LONDON -- Direct Line Insurance Group (LSE:DLG) -- the company that operates the Direct Line, Churchill, and Green Flag brands -- is down 0.7% as of 10:20 a.m. EDT after it published results for the first quarter ending March 31. The fall comes despite a reported 33% increase in operating profit to 107.5 million pounds.
However, gross written premiums were 4.5% lower due to competitive market conditions in the U.K. Gross written premiums in the company's motor business dropped 14.3% following a decision to reduce exposure to young drivers and ongoing refinements to "gender-neutral" pricing models. But good growth was reported in Direct Line's international business, especially in Germany.
The company also said it remains on track to achieve 100 million pounds of gross annual cost-savings during 2014 and that it will continue to target underwriting profitability, even if it must come at the expense of volume.
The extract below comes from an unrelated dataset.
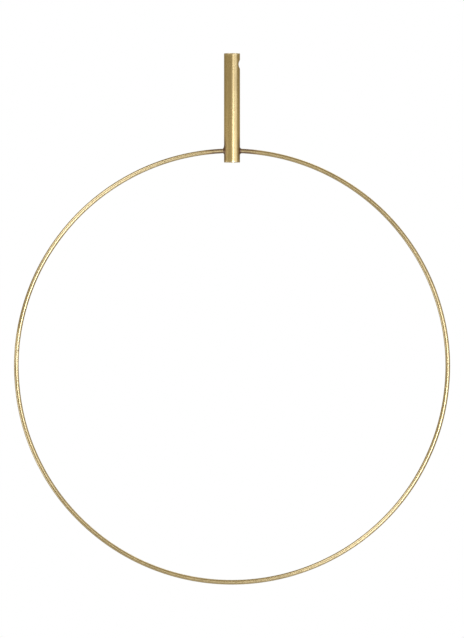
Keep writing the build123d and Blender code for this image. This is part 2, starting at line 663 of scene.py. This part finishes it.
# %% The metal's colours, as shares of red, green and blue light given back
BRASS = (0.80, 0.585, 0.25, 1.0)
# Darker brass on the tube: for uneven aging, and for painted shade towards its top.
AGED_AND_SHADED_BRASS = (0.58, 0.415, 0.16, 1.0)
# Pale worn brass: a painted highlight on the tube's rims, and partly painted light beside the weld.
WORN_BRASS_AND_HIGHLIGHT = (0.92, 0.74, 0.42, 1.0)
ROD_BRASS = (0.80, 0.60, 0.28, 1.0)
AGED_ROD_BRASS = (0.57, 0.42, 0.185, 1.0)
STRAW = (0.60, 0.33, 0.09, 1.0)
TORCH_BROWN = (0.20, 0.10, 0.045, 1.0)
BORE_BROWN = (0.30, 0.20, 0.09, 1.0)
PIT_BROWN = (0.12, 0.075, 0.04, 1.0)
FILLER_BROWN = (0.24, 0.13, 0.06, 1.0)
DARK_FILLER = (0.15, 0.075, 0.04, 1.0)
OXIDE = (0.09, 0.05, 0.03, 1.0)

# %% [markdown]
# ## Satin brass on the tube
#
# The tube was turned against a fine abrasive, so hair lines run round it. Under its clear
# lacquer the brass has aged unevenly in blotches and specks. It is painted browner towards
# the top and fresher near the foot, which is painted shade, and lighter along the rims, which
# is a painted highlight. The torch left brown rings of heat colour round the joints; kept to
# the tube's flanks, they are partly painted shade.


# %% Tube finish
recipe = Recipe("satin_brass")
x, y, z = recipe.split(recipe.place)

hair_lines = recipe.noise(recipe.place, (120, 120, 9000), detail=3)
fine_lines = recipe.noise(recipe.place, (40, 40, 2200), detail=2)
cloud = recipe.noise(recipe.place, (160, 160, 90), detail=4, roughness=0.6)
specks = recipe.noise(recipe.place, (900, 900, 700), detail=3)

# Browner towards the top and fresher near the foot: painted shade, as if less light reached the upper
# tube. The cloud and specks add uneven aging.
darkening = recipe.fade(z, tube_foot - 5 * MM, tube_top - 5 * MM, -0.3, 0.9)
darkening = recipe.math("ADD", darkening, recipe.fade(cloud, 0.35, 0.65, -0.18, 0.18))
darkening = recipe.math("ADD", darkening, recipe.fade(specks, 0.4, 0.62, -0.06, 0.08))
darkening = recipe.math("MINIMUM", recipe.math("MAXIMUM", darkening, 0.0), 1.0)
colour = recipe.blend(darkening, BRASS, AGED_AND_SHADED_BRASS)

# Heat colour, by the distance from either joint.
side_x = recipe.math("SUBTRACT", recipe.math("ABSOLUTE", x), tube_radius)
drop = recipe.math("MULTIPLY", recipe.math("SUBTRACT", z, joint_z), 0.75)
joint_distance = recipe.length(side_x, y, drop)
ragged = recipe.math("MULTIPLY", cloud, 3.0 * MM)
joint_distance = recipe.math("ADD", joint_distance, ragged)
# Kept off the front and back, the heat colour stays on the flanks: painted shade along the tube's
# edges, on top of the real heat colour.
shaded_flank = recipe.fade(recipe.math("ABSOLUTE", y), 0.85 * tube_radius, 0.35 * tube_radius)
straw = recipe.math("MULTIPLY", recipe.fade(joint_distance, 13 * MM, 5.5 * MM, 0, 0.85), shaded_flank)
brown = recipe.math("MULTIPLY", recipe.fade(joint_distance, 10.5 * MM, 4.5 * MM, 0, 0.95), shaded_flank)
colour = recipe.blend(straw, colour, STRAW)
colour = recipe.blend(brown, colour, TORCH_BROWN)

# Lighter towards both rims: a painted highlight.
below_top = recipe.math("SUBTRACT", tube_top, z)
above_foot = recipe.math("SUBTRACT", z, tube_foot)
rim_gap = recipe.math("MINIMUM", below_top, above_foot)
painted_rim_highlight = recipe.fade(rim_gap, 2.4 * MM, 0.1 * MM, 0, 0.45)
colour = recipe.blend(painted_rim_highlight, colour, WORN_BRASS_AND_HIGHLIGHT)

# Darker brown and rougher inside the bore.
axis_distance = recipe.length(x, y, 0.0)
in_bore = recipe.fade(axis_distance, bore_radius + 0.25 * MM, bore_radius + 0.05 * MM)
colour = recipe.blend(in_bore, colour, BORE_BROWN)

roughness = recipe.fade(hair_lines, 0.3, 0.7, 0.28, 0.31)
roughness = recipe.math("ADD", roughness, recipe.fade(cloud, 0.3, 0.7, -0.02, 0.02))
roughness = recipe.math("ADD", roughness, recipe.math("MULTIPLY", in_bore, 0.2))
roughness = recipe.math("ADD", roughness, recipe.fade(joint_distance, 8 * MM, 4 * MM, 0, 0.12))
normal = recipe.relief(hair_lines, 0.0012 * MM)
normal = recipe.relief(fine_lines, 0.004 * MM, normal)
recipe.finish([tube], colour, roughness, normal)

# %% [markdown]
# ## Drawn brass on the rods
#
# Drawing a rod through a die leaves fine lines along it. The sweep stored a straight copy
# of each rod (the length along it, and the place across it) so the lines can follow the
# bend. The heat colour fades with the distance from the tube, and the filed metal with
# the distance from the weld, both with a ragged edge that a soft random pattern gives.
# The heat colour is kept to the rod's upper and lower edges, which is partly painted
# shade, and the filed metal's lighter colour is partly painted light.


# %% Rod finish
recipe = Recipe("drawn_brass")
straight = recipe.add("ShaderNodeAttribute", {}, "Vector", attribute_name="straight")
draw_lines = recipe.noise(straight, (25, 3000, 3000), detail=2)
cloud = recipe.noise(recipe.place, (70, 70, 70), detail=4, roughness=0.6)
specks = recipe.noise(recipe.place, (1100, 1100, 1100), detail=2)
along, _, across = recipe.split(straight)

darkening = recipe.fade(cloud, 0.3, 0.7, 0.6, 1.1)
darkening = recipe.math("ADD", darkening, recipe.fade(specks, 0.45, 0.65, 0.0, 0.08))
colour = recipe.blend(darkening, ROD_BRASS, AGED_ROD_BRASS)

# Heat colour near the tube, kept off where the rod faces forward or back: real heat colour, with
# painted shade on the rod's upper and lower edges.
ragged = recipe.math("MULTIPLY", cloud, 6 * MM)
heat = recipe.math("ADD", along, ragged)
front = recipe.math("ABSOLUTE", across)
shaded_edge = recipe.fade(front, rod_radius, 0.88 * rod_radius)
straw = recipe.math("MULTIPLY", recipe.fade(heat, 22 * MM, 10 * MM, 0, 0.85), shaded_edge)
brown = recipe.math("MULTIPLY", recipe.fade(heat, 18 * MM, 9 * MM, 0, 0.95), shaded_edge)
colour = recipe.blend(straw, colour, STRAW)
colour = recipe.blend(brown, colour, TORCH_BROWN)
roughness = recipe.fade(draw_lines, 0.3, 0.7, 0.31, 0.325)
normal = recipe.relief(draw_lines, 0.0004 * MM)

# Filed duller beside the weld, with oxide left in the pits. Its lighter colour is partly filed metal
# and partly painted light.
two_places = {0: recipe.place, 1: tuple(weld_centre)}
weld_distance = recipe.add("ShaderNodeVectorMath", two_places, "Value", operation="DISTANCE")
filed_and_lit = recipe.fade(recipe.math("ADD", weld_distance, ragged), 20 * MM, 8 * MM)
strokes = recipe.noise(straight, (4200, 900, 900), detail=2)
normal = recipe.relief(recipe.math("MULTIPLY", strokes, filed_and_lit), 0.0006 * MM, normal)
colour = recipe.blend(recipe.math("MULTIPLY", filed_and_lit, 0.7), colour, WORN_BRASS_AND_HIGHLIGHT)
pitted = recipe.hollow(straight)
roughness = recipe.math("ADD", roughness, recipe.math("MULTIPLY", filed_and_lit, 0.15))
roughness = recipe.math("ADD", roughness, recipe.math("MULTIPLY", pitted, 0.3))
colour = recipe.blend(pitted, colour, PIT_BROWN)
recipe.finish([long_rod, short_rod], colour, roughness, normal, coat_roughness=0.3)

# %% [markdown]
# ## The dressed weld
#
# File strokes cross the weld at a slant, and dirt and oxide stay in the hollows.

# %% Weld finish
recipe = Recipe("dressed_brass")
straight = recipe.add("ShaderNodeAttribute", {}, "Vector", attribute_name="straight")
strokes = recipe.noise(straight, (5200, 700, 700), detail=2)
blotches = recipe.noise(recipe.place, (900, 900, 900), detail=3)
colour = recipe.blend(recipe.fade(blotches, 0.4, 0.65, 0, 0.3), WORN_BRASS_AND_HIGHLIGHT, STRAW)
pitted = recipe.hollow(straight)
colour = recipe.blend(pitted, colour, PIT_BROWN)
roughness = recipe.fade(strokes, 0.3, 0.7, 0.45, 0.48)
roughness = recipe.math("ADD", roughness, recipe.math("MULTIPLY", pitted, 0.3))
normal = recipe.relief(strokes, 0.0008 * MM)
recipe.finish([weld], colour, roughness, normal)

# %% [markdown]
# ## Heat-stained filler
#
# The filler was left as it froze: brown and reddish with oxide, brighter where the metal
# shows through, with a skin of fine ripples.

# %% Filler finish
recipe = Recipe("heat_stained_filler")
blotches = recipe.noise(recipe.place, (700, 700, 700), detail=4, roughness=0.6)
ripples = recipe.noise(recipe.place, (2600, 2600, 2600), detail=3)
colour = recipe.blend(recipe.fade(blotches, 0.35, 0.55), FILLER_BROWN, DARK_FILLER)
colour = recipe.blend(recipe.fade(blotches, 0.55, 0.70, 0, 0.8), colour, OXIDE)
roughness = recipe.fade(blotches, 0.35, 0.65, 0.32, 0.55)
normal = recipe.relief(ripples, 0.02 * MM)
recipe.finish([right_braze, left_braze], colour, roughness, normal, coat=0.5)

# %% [markdown]
# ## The camera
#
# Seen from close by, a hoop turns into an oval and a tube shows its ends. A long lens far
# away, level and square on, keeps the hoop a true circle and the tube's ends flat lines.
# The distance follows from the lens: the view's height over its distance is the same as
# the sensor's over the lens's length.


# %% Camera
scene = bpy.context.scene
middle = (cad_box[0] + cad_box[1]) / 2
camera_data = bpy.data.cameras.new("level_camera")
camera_data.lens = 400
camera_data.sensor_width = 36
camera = bpy.data.objects.new("level_camera", camera_data)
scene.collection.objects.link(camera)
view_height = 438.9 * MM  # how much of the frame's plane fits in the view, top to bottom
camera_distance = view_height * camera_data.lens / camera_data.sensor_width
camera.location = (0, -camera_distance, middle.z)
camera.rotation_euler = (math.pi / 2, 0, 0)
camera_data.clip_end = 100
scene.camera = camera
print(f"camera {camera_distance:.3f} m in front of the tube's axis")


# %% [markdown]
# ## The lights
#
# Polished metal shows its lights more than itself. A round tube shows each soft box as
# one upright band, and a hoop shows it twice, on opposite sides, where the rod lies
# across the line to the box. So one box, a little right of the camera and below it,
# makes the main bright band, and the weaker ones fill in the hoop from other sides. All
# are placed by two angles round the frame's middle, which are easy to think about.


# %% Lights
box_distance = 2.0  # metres
DAYLIGHT = (0.92, 1.0, 1.1)  # a little cooler than the room


def soft_box(name, azimuth, elevation, width, height, power):
    """A rectangle of light that faces the frame's middle. Azimuth 0 is at the camera, and
    grows to the right; elevation is above the level. Both are degrees. The width and the
    height are metres and the power is watts."""
    turn = math.radians(azimuth)
    rise = math.radians(elevation)
    direction = Vector((
        math.sin(turn) * math.cos(rise), -math.cos(turn) * math.cos(rise), math.sin(rise),
    ))
    light = bpy.data.lights.new(name, "AREA")
    light.shape = "RECTANGLE"
    light.size = width
    light.size_y = height
    light.energy = power
    light.color = DAYLIGHT
    box = bpy.data.objects.new(name, light)
    box.location = middle + box_distance * direction
    box.rotation_mode = "QUATERNION"
    box.rotation_quaternion = direction.to_track_quat("Z", "Y")
    box.visible_camera = False
    scene.collection.objects.link(box)
    print(f"{name}: {power} W over {width * height:.2f} square metres")


soft_box("main_soft_box", 19.8, -7.5, 0.74, 0.5, 13.2)
soft_box("low_right_soft_box", 35, -38, 0.6, 0.6, 4.3)
soft_box("right_soft_box", 60, 0, 1.3, 1.0, 3.0)
soft_box("high_right_soft_box", 45, 20, 1.0, 1.0, 2.0)
soft_box("high_left_soft_box", -38, 37, 1.5, 1.0, 11.9)
soft_box("low_left_soft_box", -80, -20, 1.2, 1.2, 7.2)
soft_box("back_soft_box", 150, 45, 1.4, 1.4, 7.0)

# %% [markdown]
# ## The room
#
# Between the bright bands the brass shows the room it stands in. A white room would leave
# it pale and flat, so the one that it feels is dim and warm. The camera sees another one,
# plain white: a light path node tells the rays that come straight from the camera from
# those that left a piece of metal.

# %% Room
WARM_GREY = (0.355, 0.311, 0.190, 1)
WHITE = (1, 1, 1, 1)

world = bpy.data.worlds.new("pale_room")
world.use_nodes = True
nodes = world.node_tree.nodes
links = world.node_tree.links
nodes.clear()
seen = nodes.new("ShaderNodeBackground")
seen.inputs["Color"].default_value = WHITE
felt = nodes.new("ShaderNodeBackground")
felt.inputs["Color"].default_value = WARM_GREY
rays = nodes.new("ShaderNodeLightPath")
choose = nodes.new("ShaderNodeMixShader")
output = nodes.new("ShaderNodeOutputWorld")
links.new(rays.outputs["Is Camera Ray"], choose.inputs[0])
links.new(felt.outputs[0], choose.inputs[1])
links.new(seen.outputs[0], choose.inputs[2])
links.new(choose.outputs[0], output.inputs["Surface"])
scene.world = world
scene.view_settings.view_transform = "Standard"
scene.view_settings.look = "None"
print("room felt as", WARM_GREY[:3])

# %% [markdown]
# ## The floor
#
# The floor is a wide pale disc, low enough to leave the low lights free. A dim room would
# turn it olive, so it glows a little by itself, for the camera only, which brings it back
# to a plain pale grey without lighting the brass from below. Its underside is clear, so
# the frame can also be looked at from underneath.

# %% Floor mesh
floor_drop = 1.4  # metres below the frame's middle
floor_radius = 14
floor_corners = 96

floor_mesh = bpy.data.meshes.new("pale_floor")
skin = bmesh.new()
bmesh.ops.create_circle(skin, cap_ends=True, segments=floor_corners, radius=floor_radius)
skin.to_mesh(floor_mesh)
skin.free()
floor = bpy.data.objects.new("pale_floor", floor_mesh)
floor.location = (0, 0, middle.z - floor_drop)
scene.collection.objects.link(floor)

# %% Floor finish
recipe = Recipe("pale_floor")
grain = recipe.noise(recipe.place, (6, 6, 6), detail=3)
colour = recipe.blend(grain, (0.80, 0.80, 0.79, 1), (0.84, 0.84, 0.83, 1))
roughness = recipe.fade(grain, 0, 1, 0.8, 0.9)
recipe.finish([floor], colour, roughness, metal=0.0, coat=0.0)

rays = recipe.nodes.new("ShaderNodeLightPath")
recipe.shader.inputs["Emission Color"].default_value = (0.52, 0.55, 0.63, 1)
recipe.links.new(rays.outputs["Is Camera Ray"], recipe.shader.inputs["Emission Strength"])

underside = recipe.nodes.new("ShaderNodeNewGeometry")
clear = recipe.nodes.new("ShaderNodeBsdfTransparent")
one_sided = recipe.nodes.new("ShaderNodeMixShader")
recipe.links.new(underside.outputs["Backfacing"], one_sided.inputs[0])
recipe.links.new(recipe.shader.outputs[0], one_sided.inputs[1])
recipe.links.new(clear.outputs[0], one_sided.inputs[2])
recipe.links.new(one_sided.outputs[0], recipe.nodes["Material Output"].inputs["Surface"])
Direct Line CEO Paul Geddes commented:
The U.K. market remains competitive, particularly in motor. We made some deliberate choices in the quarter that had the effect of reducing our motor premiums. We believe these choices achieved an appropriate balance between managing risk and protecting value. Momentum across our five strategic pillars was sustained, and independent control of our cost base continues to present us with opportunities to improve efficiency. We continue to monitor and support the implementation of motor legal reforms, the impact of which we expect to be at least net neutral in the medium term. Reduced claims arising from these reforms should, over time, contribute to lower premiums for motorists, especially young drivers.
Although it has fallen back almost 10% since its post-IPO high earlier this year, Direct Line's share price is still up more than 8% on its flotation value of October last year. Furthermore, the company's estimated yield for 2013 currently stands just above 6% and is forecast to rise to more than 6.5% in 2014, which makes it hard for income-seeking investors to ignore.